Parenting, Freelancing, and Sanity

When the school bell rings, a parent texts one appreciative sentence to a collaborator, then schedules the next client block before starting dinner. That tiny sequence protected revenue and improved relationships. It happened daily because the school pickup existed already, providing a dependable anchor in a swirling family schedule.

Student Between Classes and Work

After swiping into the library, he opens flashcards for two minutes, then sets a lightweight focus timer. Often the two minutes expanded, but the rule remained: two is a win. Grades rose steadily without marathon cramming, and anxiety eased as progress appeared during normally wasted transition slivers.

Track, Tweak, and Keep It Human

Measurement should energize, not shame.
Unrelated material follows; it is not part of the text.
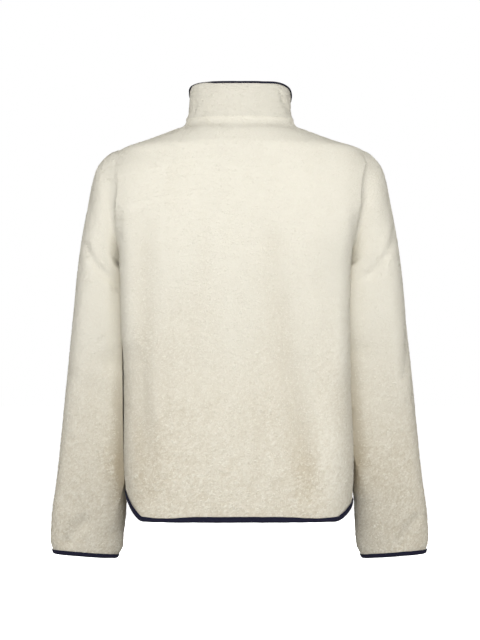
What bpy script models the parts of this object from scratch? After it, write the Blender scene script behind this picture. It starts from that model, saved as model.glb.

Choose simple tracking that fits inside your day: a checkbox, a streak emoji, or a calendar dot. Review weekly, adjust anchors during life changes, and treat misses as data, not failure. Your system should feel compassionate, flexible, and sturdy enough to survive rough weeks.

When Plans Break, Bounce Smarter

Life will interrupt even the best-designed sequences. Prepare graceful fallbacks that preserve identity and momentum: one-minute versions, travel-ready alternatives, and guilt-free re-entry rules. Instead of chasing perfection, guard the minimum viable action. Progress survives turbulence when expectations flex while cues and identity remain consistently within reach.